Problem: Your task is to extract every line from the material below exactly.

Data section:
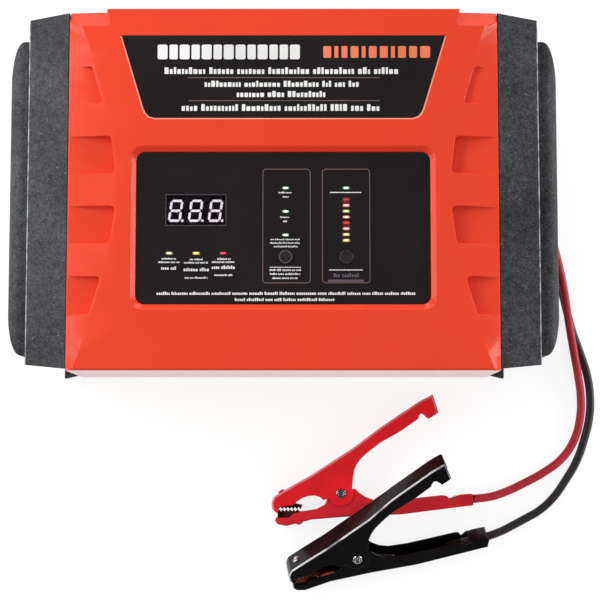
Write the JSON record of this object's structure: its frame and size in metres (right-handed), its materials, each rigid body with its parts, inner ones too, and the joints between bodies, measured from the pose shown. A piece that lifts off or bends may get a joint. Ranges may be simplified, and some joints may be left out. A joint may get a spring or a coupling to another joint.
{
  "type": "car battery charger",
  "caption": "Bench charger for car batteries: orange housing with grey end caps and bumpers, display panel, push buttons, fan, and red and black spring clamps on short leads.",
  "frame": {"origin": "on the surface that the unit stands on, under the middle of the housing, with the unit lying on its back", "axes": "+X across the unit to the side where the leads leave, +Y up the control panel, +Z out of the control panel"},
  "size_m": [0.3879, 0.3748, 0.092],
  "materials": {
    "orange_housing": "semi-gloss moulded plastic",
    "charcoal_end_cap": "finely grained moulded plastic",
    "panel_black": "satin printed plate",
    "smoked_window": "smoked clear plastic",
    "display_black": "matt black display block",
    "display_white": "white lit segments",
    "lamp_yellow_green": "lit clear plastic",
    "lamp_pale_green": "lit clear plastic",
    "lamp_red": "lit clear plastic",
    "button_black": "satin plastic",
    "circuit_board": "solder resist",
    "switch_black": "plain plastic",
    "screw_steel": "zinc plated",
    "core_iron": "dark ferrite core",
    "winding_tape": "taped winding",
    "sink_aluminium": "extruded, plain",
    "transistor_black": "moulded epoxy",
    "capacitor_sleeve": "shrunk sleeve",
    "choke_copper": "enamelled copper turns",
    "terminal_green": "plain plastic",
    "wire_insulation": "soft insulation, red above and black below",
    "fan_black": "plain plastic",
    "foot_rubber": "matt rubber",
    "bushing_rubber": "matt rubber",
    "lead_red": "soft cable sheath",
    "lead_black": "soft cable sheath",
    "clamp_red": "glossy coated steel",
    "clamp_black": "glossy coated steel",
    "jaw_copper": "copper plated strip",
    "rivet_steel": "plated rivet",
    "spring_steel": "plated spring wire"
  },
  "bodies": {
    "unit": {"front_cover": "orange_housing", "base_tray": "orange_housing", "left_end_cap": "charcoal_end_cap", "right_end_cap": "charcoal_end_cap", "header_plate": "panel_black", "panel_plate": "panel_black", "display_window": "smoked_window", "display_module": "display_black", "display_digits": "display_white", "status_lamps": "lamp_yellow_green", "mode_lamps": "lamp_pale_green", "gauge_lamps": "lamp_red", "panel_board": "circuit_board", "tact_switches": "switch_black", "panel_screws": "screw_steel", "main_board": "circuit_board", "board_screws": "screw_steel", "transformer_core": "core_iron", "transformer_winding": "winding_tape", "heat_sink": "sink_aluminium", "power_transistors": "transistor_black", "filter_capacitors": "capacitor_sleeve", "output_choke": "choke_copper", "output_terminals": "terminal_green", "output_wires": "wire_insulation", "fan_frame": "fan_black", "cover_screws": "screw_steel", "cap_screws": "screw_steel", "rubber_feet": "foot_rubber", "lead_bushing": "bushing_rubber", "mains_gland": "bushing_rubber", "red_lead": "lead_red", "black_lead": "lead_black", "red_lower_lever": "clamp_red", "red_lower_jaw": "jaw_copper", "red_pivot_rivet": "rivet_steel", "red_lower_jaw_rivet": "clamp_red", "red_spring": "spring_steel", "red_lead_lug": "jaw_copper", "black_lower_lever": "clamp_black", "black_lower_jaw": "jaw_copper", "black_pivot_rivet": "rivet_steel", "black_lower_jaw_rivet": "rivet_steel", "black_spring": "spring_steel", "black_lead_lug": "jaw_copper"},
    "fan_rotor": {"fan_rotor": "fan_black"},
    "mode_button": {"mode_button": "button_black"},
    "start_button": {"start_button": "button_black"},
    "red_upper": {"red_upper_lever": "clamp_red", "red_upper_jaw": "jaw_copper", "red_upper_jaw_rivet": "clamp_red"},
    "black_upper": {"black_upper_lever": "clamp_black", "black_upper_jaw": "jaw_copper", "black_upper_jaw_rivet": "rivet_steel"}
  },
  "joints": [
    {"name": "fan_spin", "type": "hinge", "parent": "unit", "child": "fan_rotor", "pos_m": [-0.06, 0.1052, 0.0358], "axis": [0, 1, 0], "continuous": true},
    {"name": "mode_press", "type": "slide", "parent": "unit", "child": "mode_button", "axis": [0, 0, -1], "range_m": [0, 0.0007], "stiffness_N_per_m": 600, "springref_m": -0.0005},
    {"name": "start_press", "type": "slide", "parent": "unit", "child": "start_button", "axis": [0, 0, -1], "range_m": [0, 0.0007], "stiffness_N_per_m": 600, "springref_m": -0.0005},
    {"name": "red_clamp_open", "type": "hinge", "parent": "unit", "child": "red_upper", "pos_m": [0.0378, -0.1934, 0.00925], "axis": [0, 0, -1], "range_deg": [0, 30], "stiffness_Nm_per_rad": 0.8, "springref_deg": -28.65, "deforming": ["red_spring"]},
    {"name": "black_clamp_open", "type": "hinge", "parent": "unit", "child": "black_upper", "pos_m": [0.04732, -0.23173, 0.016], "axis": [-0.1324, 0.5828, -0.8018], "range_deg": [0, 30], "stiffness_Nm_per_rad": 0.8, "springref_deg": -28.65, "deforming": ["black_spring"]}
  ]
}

Expected answer:
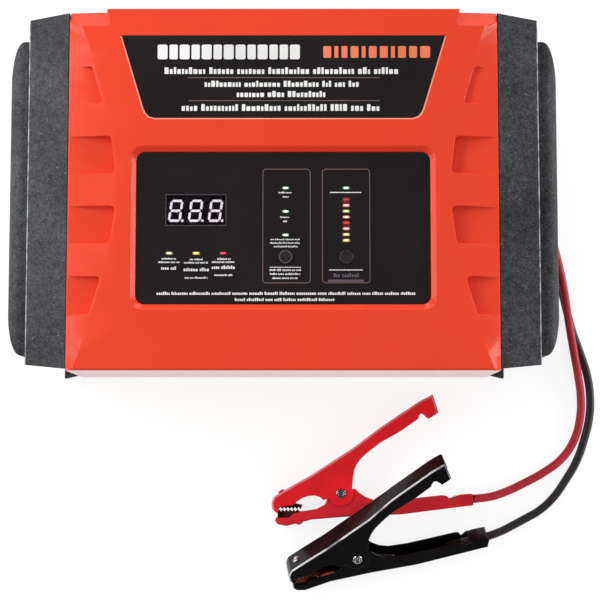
Write the JSON record of this object's structure: its frame and size in metres (right-handed), its materials, each rigid body with its parts, inner ones too, and the joints between bodies, measured from the pose shown. A piece that lifts off or bends may get a joint. Ranges may be simplified, and some joints may be left out. A joint may get a spring or a coupling to another joint.
{
  "type": "car battery charger",
  "caption": "Bench charger for car batteries: orange housing with grey end caps and bumpers, display panel, push buttons, fan, and red and black spring clamps on short leads.",
  "frame": {"origin": "on the surface that the unit stands on, under the middle of the housing, with the unit lying on its back", "axes": "+X across the unit to the side where the leads leave, +Y up the control panel, +Z out of the control panel"},
  "size_m": [0.3879, 0.3748, 0.092],
  "materials": {
    "orange_housing": "semi-gloss moulded plastic",
    "charcoal_end_cap": "finely grained moulded plastic",
    "panel_black": "satin printed plate",
    "smoked_window": "smoked clear plastic",
    "display_black": "matt black display block",
    "display_white": "white lit segments",
    "lamp_yellow_green": "lit clear plastic",
    "lamp_pale_green": "lit clear plastic",
    "lamp_red": "lit clear plastic",
    "button_black": "satin plastic",
    "circuit_board": "solder resist",
    "switch_black": "plain plastic",
    "screw_steel": "zinc plated",
    "core_iron": "dark ferrite core",
    "winding_tape": "taped winding",
    "sink_aluminium": "extruded, plain",
    "transistor_black": "moulded epoxy",
    "capacitor_sleeve": "shrunk sleeve",
    "choke_copper": "enamelled copper turns",
    "terminal_green": "plain plastic",
    "wire_insulation": "soft insulation, red above and black below",
    "fan_black": "plain plastic",
    "foot_rubber": "matt rubber",
    "bushing_rubber": "matt rubber",
    "lead_red": "soft cable sheath",
    "lead_black": "soft cable sheath",
    "clamp_red": "glossy coated steel",
    "clamp_black": "glossy coated steel",
    "jaw_copper": "copper plated strip",
    "rivet_steel": "plated rivet",
    "spring_steel": "plated spring wire"
  },
  "bodies": {
    "unit": {"front_cover": "orange_housing", "base_tray": "orange_housing", "left_end_cap": "charcoal_end_cap", "right_end_cap": "charcoal_end_cap", "header_plate": "panel_black", "panel_plate": "panel_black", "display_window": "smoked_window", "display_module": "display_black", "display_digits": "display_white", "status_lamps": "lamp_yellow_green", "mode_lamps": "lamp_pale_green", "gauge_lamps": "lamp_red", "panel_board": "circuit_board", "tact_switches": "switch_black", "panel_screws": "screw_steel", "main_board": "circuit_board", "board_screws": "screw_steel", "transformer_core": "core_iron", "transformer_winding": "winding_tape", "heat_sink": "sink_aluminium", "power_transistors": "transistor_black", "filter_capacitors": "capacitor_sleeve", "output_choke": "choke_copper", "output_terminals": "terminal_green", "output_wires": "wire_insulation", "fan_frame": "fan_black", "cover_screws": "screw_steel", "cap_screws": "screw_steel", "rubber_feet": "foot_rubber", "lead_bushing": "bushing_rubber", "mains_gland": "bushing_rubber", "red_lead": "lead_red", "black_lead": "lead_black", "red_lower_lever": "clamp_red", "red_lower_jaw": "jaw_copper", "red_pivot_rivet": "rivet_steel", "red_lower_jaw_rivet": "clamp_red", "red_spring": "spring_steel", "red_lead_lug": "jaw_copper", "black_lower_lever": "clamp_black", "black_lower_jaw": "jaw_copper", "black_pivot_rivet": "rivet_steel", "black_lower_jaw_rivet": "rivet_steel", "black_spring": "spring_steel", "black_lead_lug": "jaw_copper"},
    "fan_rotor": {"fan_rotor": "fan_black"},
    "mode_button": {"mode_button": "button_black"},
    "start_button": {"start_button": "button_black"},
    "red_upper": {"red_upper_lever": "clamp_red", "red_upper_jaw": "jaw_copper", "red_upper_jaw_rivet": "clamp_red"},
    "black_upper": {"black_upper_lever": "clamp_black", "black_upper_jaw": "jaw_copper", "black_upper_jaw_rivet": "rivet_steel"}
  },
  "joints": [
    {"name": "fan_spin", "type": "hinge", "parent": "unit", "child": "fan_rotor", "pos_m": [-0.06, 0.1052, 0.0358], "axis": [0, 1, 0], "continuous": true},
    {"name": "mode_press", "type": "slide", "parent": "unit", "child": "mode_button", "axis": [0, 0, -1], "range_m": [0, 0.0007], "stiffness_N_per_m": 600, "springref_m": -0.0005},
    {"name": "start_press", "type": "slide", "parent": "unit", "child": "start_button", "axis": [0, 0, -1], "range_m": [0, 0.0007], "stiffness_N_per_m": 600, "springref_m": -0.0005},
    {"name": "red_clamp_open", "type": "hinge", "parent": "unit", "child": "red_upper", "pos_m": [0.0378, -0.1934, 0.00925], "axis": [0, 0, -1], "range_deg": [0, 30], "stiffness_Nm_per_rad": 0.8, "springref_deg": -28.65, "deforming": ["red_spring"]},
    {"name": "black_clamp_open", "type": "hinge", "parent": "unit", "child": "black_upper", "pos_m": [0.04732, -0.23173, 0.016], "axis": [-0.1324, 0.5828, -0.8018], "range_deg": [0, 30], "stiffness_Nm_per_rad": 0.8, "springref_deg": -28.65, "deforming": ["black_spring"]}
  ]
}